Another problem that we need to handle is that our models are living in the past. The predictions are based on historical data, but the time-of-arrival might be impacted by seasonal or transient effects. We have to include such information as good as possible in our model training. Also the router and models need to be updated regularly, as new connections might arise while old ones might be removed.

## Conclusion

The framework discussed here is the base of an advanced analysis setup for time-of-arrival analysis. It can provide useful insights in the logistic setups of different kinds of companies. By leveraging or restricting assumptions and inserting business knowledge into models and routers it can be customized to serve the individual needs. This tool works by inferring missing information about a connection on a stochastic base and chaining this information together for a final solution. Thereby it is quite flexible and can also return results if only sparse data is provided. Flexibility is also induced by the modular structure of the framework that allows to switch models and combination strategies easily if we learned something new or reality changed.

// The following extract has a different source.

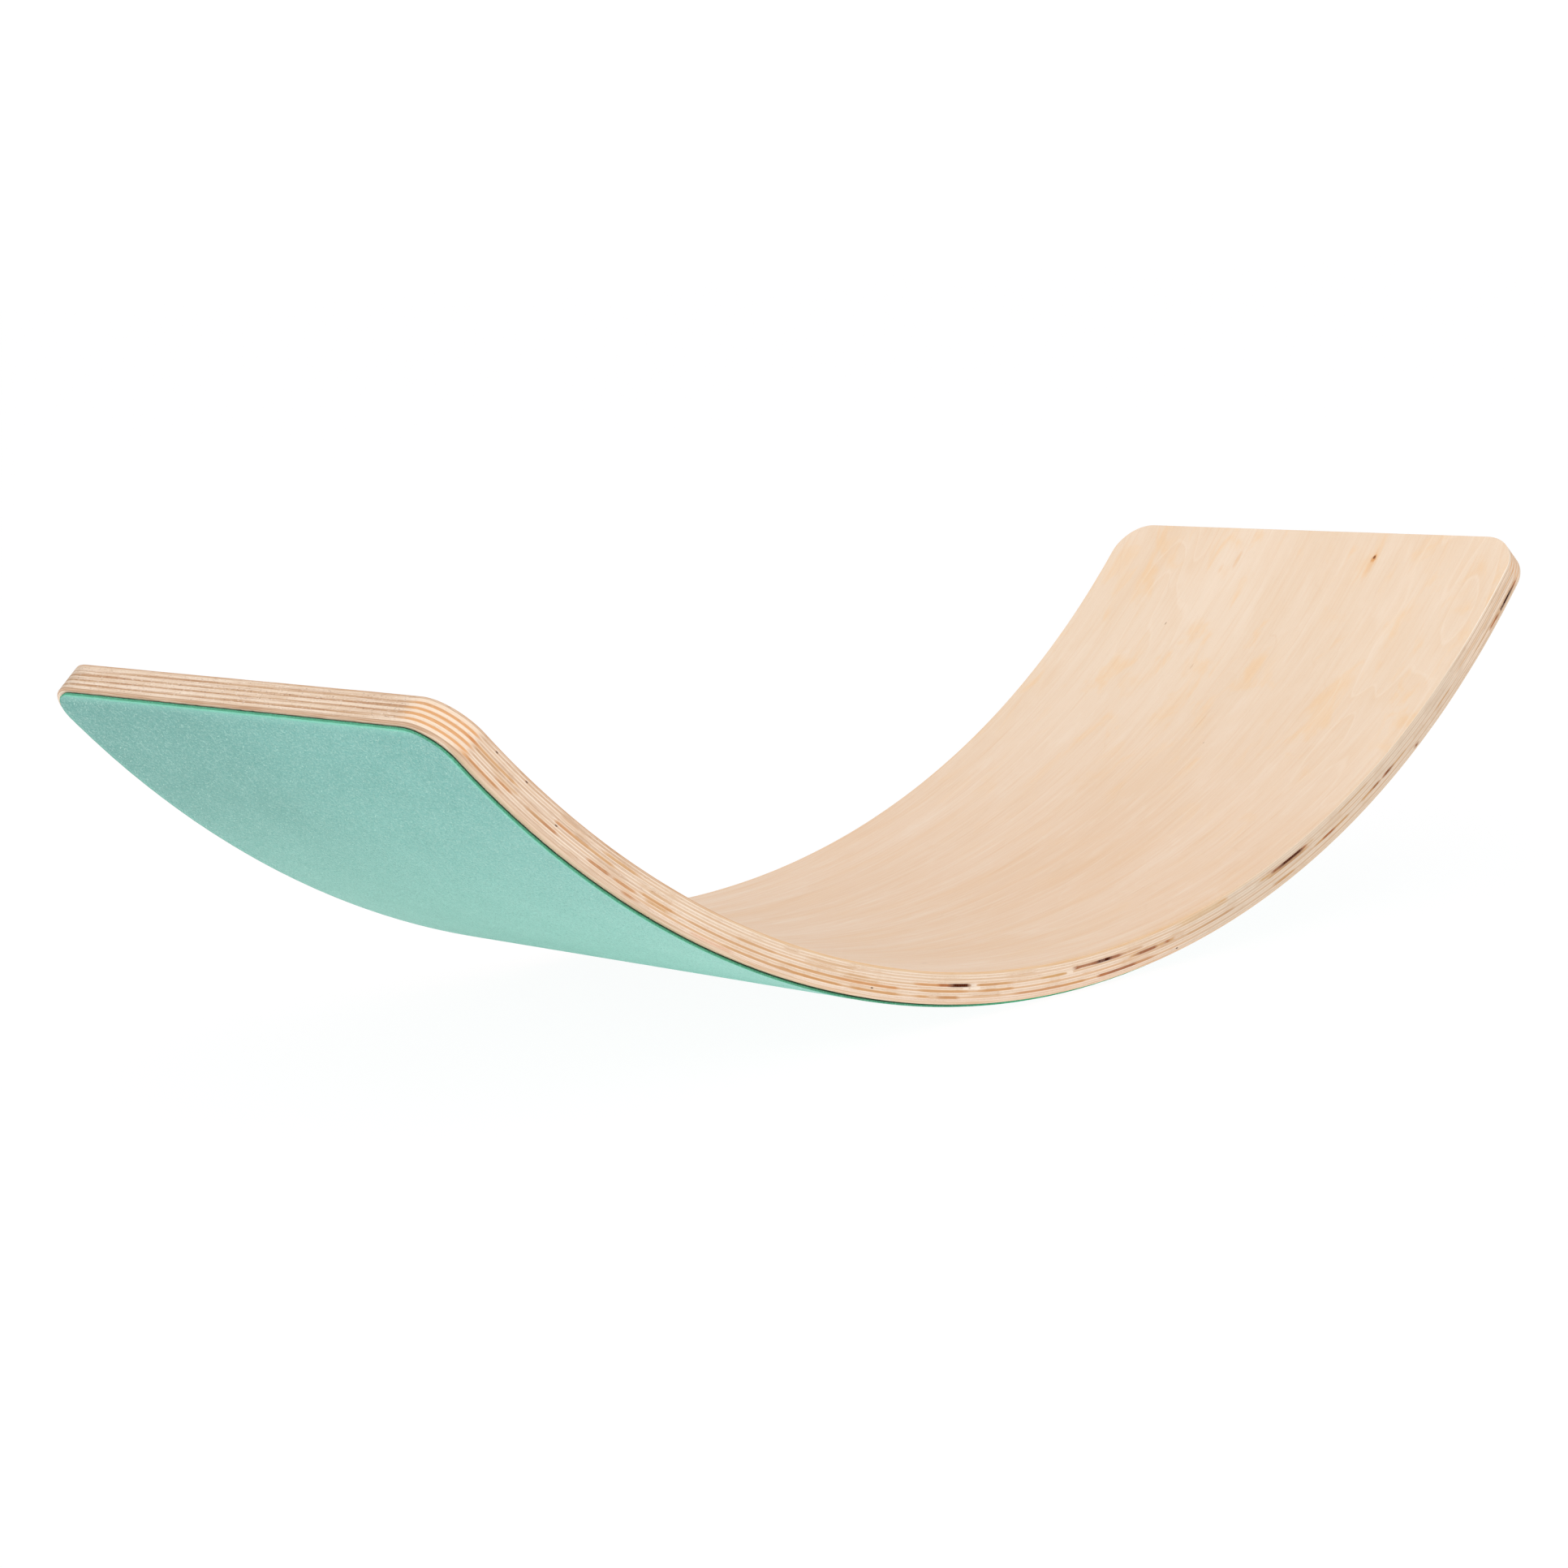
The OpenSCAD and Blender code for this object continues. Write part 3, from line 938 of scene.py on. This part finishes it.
def core_birch(name, k):
    """Ply k counted from the top: odd plies run lengthwise, even plies across."""
    mat = Surface(name)
    along, y, depth = mat.coords
    seed = k * 7.31
    odd = k % 2 == 1
    # fibre waves per mm along and across the board
    freq_along, freq_y = (1 / 42, 1 / 0.95) if odd else (1 / 0.95, 1 / 42)
    fibre = mat.noise(along * freq_along + seed, y * freq_y, depth / 0.34, detail=3, rough=0.6)
    fine = mat.noise(along * (freq_along * 4.5) + seed, y * (freq_y * 1.6), depth / 0.16,
                     rough=0.6)
    blot = mat.noise(along / 62 + seed, y / 62 + seed, depth / 2.6, rough=0.55)
    lively = along.ease(0, 150, 1.0, 0.58).max(along.ease(350, 390, 0.0, 0.8))
    base = core_tone(mat, k, seed, fibre, fine, blot, lively)
    ends = abs(along).ease(MID_RADIUS * (HALF_ANGLE - 0.046), MID_RADIUS * (HALF_ANGLE - 0.032))
    base = base.tint(ends * along.ease(-1, 1, 0.95, 0.60), core_end_tone(mat, seed, odd, blot))
    base = core_glue(mat, k, base, lively, ends)
    base = core_marks(mat, k, seed, base, fine)
    # inside a gap the wood is painted dark: painted shade of the recess
    in_gap = abs(y).fade(HALF_WIDTH - 0.45, HALF_WIDTH - 0.15) * abs(along).fade(
        MID_RADIUS * (HALF_ANGLE - 0.060), MID_RADIUS * (HALF_ANGLE - 0.056))
    base = base.tint(in_gap * 0.97, (84, 33, 12))
    return mat.finish(base, 0.62 + (fibre - 0.5) * 0.25, fibre + fine * 0.5, distance=0.00010,
                      strength=0.6, Specular_IOR_Level=(1.0 - in_gap) * 0.12)


# ---------------------------------------------------------------- felt and its adhesive


def felt_fibres(mat):
    """Single fibres lying in four directions."""
    along, y, _ = mat.coords
    fibres = None
    for i, angle in enumerate((0.2, 0.95, 1.7, 2.45)):
        cos, sin = math.cos(angle), math.sin(angle)
        lengthwise = along * cos + y * sin
        sideways = y * cos - along * sin
        layer = mat.noise(lengthwise / 3.6, sideways / 0.42, 11.0 * i, detail=1, distortion=0.6)
        layer = layer.ease(0.645, 0.725)
        fibres = layer if fibres is None else fibres.max(layer)
    return fibres


def felt_rim_highlight_and_shade(mat, base):
    """A painted highlight along the felt's rounded rim, with a greener, brighter lip at its very
    edge in front and at the ends, and painted shade on the back lip.
    """
    along, y, _ = mat.coords
    side, end = HALF_WIDTH - FELT_SIDE, MID_RADIUS * HALF_ANGLE
    rim_side = abs(y).ease(side - 5.0, side - 1.0)
    rim_end = abs(along).ease(end - 8.0, end - 3.5)
    # painted highlight on the rounded rim
    base = base.tint(rim_side.max(rim_end) * 0.30, (150, 212, 196))
    lip_front = y.ease(1.9 - side, 1.0 - side)
    shaded_lip_back = y.ease(side - 2.2, side - 1.0)
    lip_end = abs(along).ease(end - 3.6, end - 2.6)
    base = base.tint(lip_front.max(lip_end) * 0.48, (120, 218, 182))
    # painted shade on the back lip
    return base.tint(shaded_lip_back * 0.55, (106, 160, 146))


def felt_cut(mat, base, grain):
    """The cut edge: painted darker and greener than the face as painted shade, brighter to the
    right, and darkest where it meets the glue.
    """
    along, _, depth = mat.coords
    cut = mat.wire("Attribute", output="Fac", attribute_name="cut")
    start = INNER[FELT] - INNER[TOP]
    left = grain.ease(0.40, 0.66).mix((62, 142, 108), (98, 182, 146))
    right = grain.ease(0.40, 0.66).mix((50, 168, 118), (84, 206, 154))
    edge = left.tint(along.ease(-100, -30, 0.0, 0.85), right)
    base = base.tint(cut * along.ease(-100, -30, 0.90, 0.97), edge)
    # painted shade where the felt's cut edge meets the glue
    seam_shade = depth.ease(start + 0.30, start + 0.85, 0.96, 0.0) * along.ease(-100, -30, 1.0, 0.22)
    return base.tint(cut * seam_shade, (30, 74, 46))


def felt_material(name):
    mat = Surface(name)
    along, y, depth = mat.coords
    broad = mat.noise(along / 34, y / 34, 1.0)
    mottle = mat.noise(along / 4.2, y / 4.2, depth / 4.2, rough=0.6)
    speck = mat.noise(along / 1.05, y / 1.05, depth / 1.05, detail=1)
    grain = mat.noise(along / 0.6, y / 0.6, depth / 0.6, detail=3, rough=0.7)
    # painted light: the felt is painted lighter in the middle for its sheen and the floor's bounce
    # light, deeper towards the two ends, and dimmer at the back and back left as painted shade
    tips = abs(along).ease(at_deg(22), at_deg(47))
    light = broad.ease(0.3, 0.7).mix((150, 204, 191), (155, 208, 195))
    shaded_deep = broad.ease(0.3, 0.7).mix((113, 170, 162), (119, 175, 167))
    back_left = along.ease(-320, -390) * y.ease(-20, 40)
    shade = y.ease(-HALF_WIDTH, HALF_WIDTH, 1.07, 0.93) * (1.0 - back_left * 0.075)
    base = tips.mix(light, shaded_deep).scaled(shade)
    base = base.tint(mottle.ease(0.42, 0.74) * 0.10, (104, 166, 152))
    base = base.tint(speck.ease(0.53, 0.72) * 0.44, (178, 220, 210))
    base = base.tint(speck.ease(0.47, 0.28) * 0.44, (90, 152, 142))
    base = base.tint(grain.ease(0.50, 0.74) * 0.60, (178, 219, 209))
    base = base.tint(grain.ease(0.48, 0.28) * 0.60, (92, 154, 143))
    fibres = felt_fibres(mat)
    base = base.tint(fibres * 0.70, (194, 231, 220))
    base = felt_rim_highlight_and_shade(mat, base)
    base = felt_cut(mat, base, grain)
    height = grain * 0.7 + (fibres * 0.45 + (mottle * 0.2 + speck * 0.8))
    return mat.finish(base, 0.90 + grain * 0.08, height, distance=0.00030, strength=0.8,
                      Specular_IOR_Level=0.10, Sheen_Weight=0.12, Sheen_Roughness=0.50,
                      Sheen_Tint=linear((214, 240, 232)))


def glue_and_seam_shade_material(name):
    mat = Surface(name)
    along, y, depth = mat.coords
    smear = mat.noise(along / 5, y / 5, depth * 1.0, detail=3, rough=0.6)
    # dark green: the adhesive, made darker as painted shade of the seam between board and felt
    base = smear.ease(0.35, 0.7).mix((12, 46, 32), (30, 78, 54))
    return mat.finish(base, 0.35 + smear * 0.3, smear, distance=0.0002, strength=0.6)


# ---------------------------------------------------------------- pieces

# gaps in the core plies' long edges: (side, from deg, to deg, depth)
GAPS = {
    4: [("front", 1.30, 1.72, 0.6), ("front", 1.85, 2.50, 0.7), ("front", 18.00, 20.05, 0.5),
        ("back", 12.0, 13.6, 1.2)],
    5: [("front", -10.30, -8.88, 0.6), ("back", -31.0, -30.1, 1.0)],
    6: [("front", 4.80, 4.98, 0.4)],
    7: [("front", 28.78, 29.35, 0.3), ("back", -18.6, -17.2, 1.1), ("back", 34.0, 34.7, 1.0)],
    9: [("front", 43.42, 43.66, 0.9), ("front", 43.92, 45.10, 1.2), ("back", 3.0, 4.1, 1.0)],
}


def install(sheet, node, material):
    """Puts a sheet in the place of its CAD piece."""
    sheet.data.materials.clear()
    sheet.data.materials.append(material)
    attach(sheet, "root")
    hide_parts(node)


def arris_wave(seed, amplitude=0.07):
    """An uneven arris, with waves that fit the outline's length."""
    def wave(place, total):
        return smooth_noise(place, seed, [
            (total / 9, amplitude), (total / 41, amplitude * 0.6), (total / 140, amplitude * 0.3)])
    return wave


def build_top():
    levels = rounded(INNER[TOP], TOP_ROUND, -1, [0, 20, 40, 60, 78, 90])
    levels.append(Level(OUTER[TOP], 0.0, 0.0, 1.0, 0.0))
    sheet = BentSheet(levels, 300, 40, edge_wave=arris_wave(5), layout="inner")
    install(sheet.build(TOP + "_birch"), TOP, face_birch("birch_face_top", True))


def build_core(k, node):
    inner, outer = INNER[node], OUTER[node]
    quarter = (outer - inner) / 4
    levels = [Level(radius, 0, 0, 1, 0)
              for radius in (inner, inner + quarter, inner + 3 * quarter, outer)]
    sheet = BentSheet(levels, 260, 8, gaps=GAPS.get(k, ()))
    install(sheet.build(node + "_birch"), node, core_birch("birch_core_%02d" % k, k))


def build_bottom():
    levels = [Level(INNER[BOTTOM], 0.0, 0.0, 1.0, 0.0)]
    levels += rounded(OUTER[BOTTOM], BOTTOM_ROUND, 1, [90, 72, 50, 30, 12, 0])
    sheet = BentSheet(levels, 300, 12, edge_wave=arris_wave(8))
    install(sheet.build(BOTTOM + "_birch"), BOTTOM,
            face_birch("birch_face_bottom", False))


def build_film():
    """The adhesive, bulging a little between board and felt; its dark green is partly painted
    shade of the seam.
    """
    inner, outer = INNER[FILM], OUTER[FILM]
    levels = [Level(inner, 0, 0, 1, 0.4), Level((inner + outer) / 2, -0.18, 0, 1, 1.0),
              Level(outer, 0, 0, 1, 0.4)]
    sheet = BentSheet(
        levels, 420, 60, insets=felt_insets(FILM), corner=FILM_CORNER,
        edge_wave=lambda place, total: smooth_noise(place, 21, [(9, 0.16), (3.5, 0.10)]))
    install(sheet.build("felt_adhesive_bead_and_seam_shade"), FILM, glue_and_seam_shade_material("adhesive_seam_shade_green"))


def felt_relief(along, y):
    """The felt's own unevenness along the radius, none at its long edges."""
    relief = np.array([
        mnoise.noise(Vector((a / 7.5, b / 7.5, 3.0))) * 0.05
        + mnoise.noise(Vector((a / 3.4, b / 3.4, 8.0))) * 0.02
        for a, b in zip(along, y)
    ])
    return relief * np.clip((HALF_WIDTH - np.abs(y) - FELT_SIDE) / 4.0, 0.0, 1.0)


def build_felt():
    inner, outer = INNER[FELT], OUTER[FELT] + FELT_PROUD
    levels = [Level(inner, 0.45, 0, 1, 0.3), Level(inner + 0.22, 0.16, 0, 1, 0.7),
              Level(inner + 0.44, 0.02, 0, 1, 1.0)]
    levels += [level._replace(wave=1.0)
               for level in rounded(outer, FELT_ROUND, 1, [90, 68, 46, 26, 10, 0])]
    waves = [(38, 0.10), (11, 0.07), (4.5, 0.06)]
    sheet = BentSheet(
        levels, 400, 130, n_corner=24, layout="outer", face_wave=felt_relief,
        edge_wave=lambda place, total: smooth_noise(place, 31, waves),
        insets=felt_insets(FELT), corner=FELT_CORNER)
    felt = sheet.build("felt_cover", own_normals=False)
    felt.data.set_sharp_from_angle(angle=math.radians(55))
    install(felt, FELT, felt_material("felt_mint"))


build_top()
for k, node in enumerate(PLIES[1:-1], 2):
    build_core(k, node)
build_bottom()
build_film()
build_felt()

# ---------------------------------------------------------------- stage, in metres

FLOOR_RADIUS, FLOOR_SIDES, FLOOR_DROP = 40.0, 96, 0.0002
# floor as it lights the board, and as the camera sees it
FLOOR_ALBEDO_LIT, FLOOR_ALBEDO_SEEN = 0.62, 0.085
FLOOR_GLOW_LIT, FLOOR_GLOW_SEEN = 0.60, 0.935
# world: glow at the horizon and overhead as it lights, and as the camera sees it
SKY_HORIZON, SKY_OVERHEAD, SKY_SEEN = 0.78, 0.84, 1.15


def floor_material():
    material = bpy.data.materials.new("floor_pale")
    graph = Graph(material)
    place = graph.wire("TexCoord", output="Object")
    noise = graph.wire("TexNoise", {"Scale": 3.0, "Vector": place})
    seen = graph.wire("LightPath", output="Is Camera Ray")
    # faint pink, painted to cancel the green light the felt bounces into the floor's shadow
    grade = noise.mix((1.0, 0.95, 0.97, 1), (1, 0.97, 0.99, 1))
    albedo = seen.ease(0, 1, FLOOR_ALBEDO_LIT, FLOOR_ALBEDO_SEEN)
    diffuse = graph.wire("BsdfDiffuse", {"Color": grade.scaled(albedo)})
    glow = graph.wire("Emission", {"Strength": seen.ease(0, 1, FLOOR_GLOW_LIT, FLOOR_GLOW_SEEN)})
    graph.put(graph.output.inputs[0], graph.wire("AddShader", {0: diffuse, 1: glow}))
    return material


def build_floor():
    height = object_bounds()[0].z - FLOOR_DROP
    angles = [2 * math.pi * i / FLOOR_SIDES for i in range(FLOOR_SIDES)]
    ring = [(FLOOR_RADIUS * math.cos(a), FLOOR_RADIUS * math.sin(a), height) for a in angles]
    mesh = bpy.data.meshes.new("floor")
    mesh.from_pydata(ring, [], [list(range(FLOOR_SIDES))])
    floor = bpy.data.objects.new("floor", mesh)
    bpy.context.scene.collection.objects.link(floor)
    mesh.materials.append(floor_material())


def build_world():
    world = bpy.data.worlds.new("studio")
    bpy.context.scene.world = world
    graph = Graph(world, "OutputWorld")
    direction = graph.wire("TexCoord", output="Generated")
    height = graph.wire("SeparateXYZ", {0: direction}, output=2)
    glow = graph.wire("MapRange", {0: height, 1: 0.0, 2: 1.0, 3: SKY_HORIZON, 4: SKY_OVERHEAD})
    lighting = graph.wire("Background", {0: (1.0, 0.997, 0.99, 1), 1: glow})
    backdrop = graph.wire("Background", {0: (1, 1, 1, 1), 1: SKY_SEEN})
    seen = graph.wire("LightPath", output="Is Camera Ray")
    sky = graph.wire("MixShader", {0: seen, 1: lighting, 2: backdrop})
    graph.put(graph.output.inputs[0], sky)


def area_light(name, location, target, size, power):
    """A square area light aimed at target; power in watts."""
    light = bpy.data.lights.new(name, "AREA")
    light.shape, light.size, light.size_y, light.energy = "RECTANGLE", size, size, power
    holder = bpy.data.objects.new(name, light)
    bpy.context.scene.collection.objects.link(holder)
    holder.location = location
    holder.rotation_mode = "QUATERNION"
    aim = Vector(target) - Vector(location)
    holder.rotation_quaternion = aim.to_track_quat("-Z", "Y")


def build_camera():
    data = bpy.data.cameras.new("camera")
    data.lens, data.sensor_width = 82.2177, 36.0
    data.clip_start, data.clip_end = 0.05, 200.0
    camera = bpy.data.objects.new("camera", data)
    bpy.context.scene.collection.objects.link(camera)
    place = Vector((-1.3955230, -1.3326709, 0.3888884))
    right = Vector((0.70248338, -0.71064738, -0.03869631))
    up = Vector((0.13285150, 0.07752109, 0.98809967))
    forward = Vector((0.69919067, 0.69926445, -0.14886785))
    turn = Matrix((right, up, -forward)).transposed().to_4x4()
    camera.matrix_world = Matrix.Translation(place) @ turn
    bpy.context.scene.camera = camera


build_floor()
build_world()
area_light("key_soft", location=(-3.0, -1.2, 1.8), target=(0, 0, 0.1), size=2.2, power=22)
area_light("fill_soft", location=(-1.6, -1.9, 2.6), target=(0, 0, 0.1), size=2.2, power=10)
build_camera()

view = bpy.context.scene.view_settings
view.view_transform = "Standard"
view.look = "None"
view.exposure = 0.0
view.gamma = 1.0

However, results need to be taken with a grain of salt as we will always get a final distribution, no matter how sparse and wrong our amount of input information is. We need to be careful not to get blinded by the fact that our result looks like it contains a lot of information. To verify how trustful the result is, other measures about the quality of the underlying data, schedules, etc should be taken into account to get some sort of prediction reliability. It is required that end consumers understand the strength and weaknesses of this framework when they use it. But when they do, it can be a powerful support for decisions and lead to a highly improved transparency in logistics processes.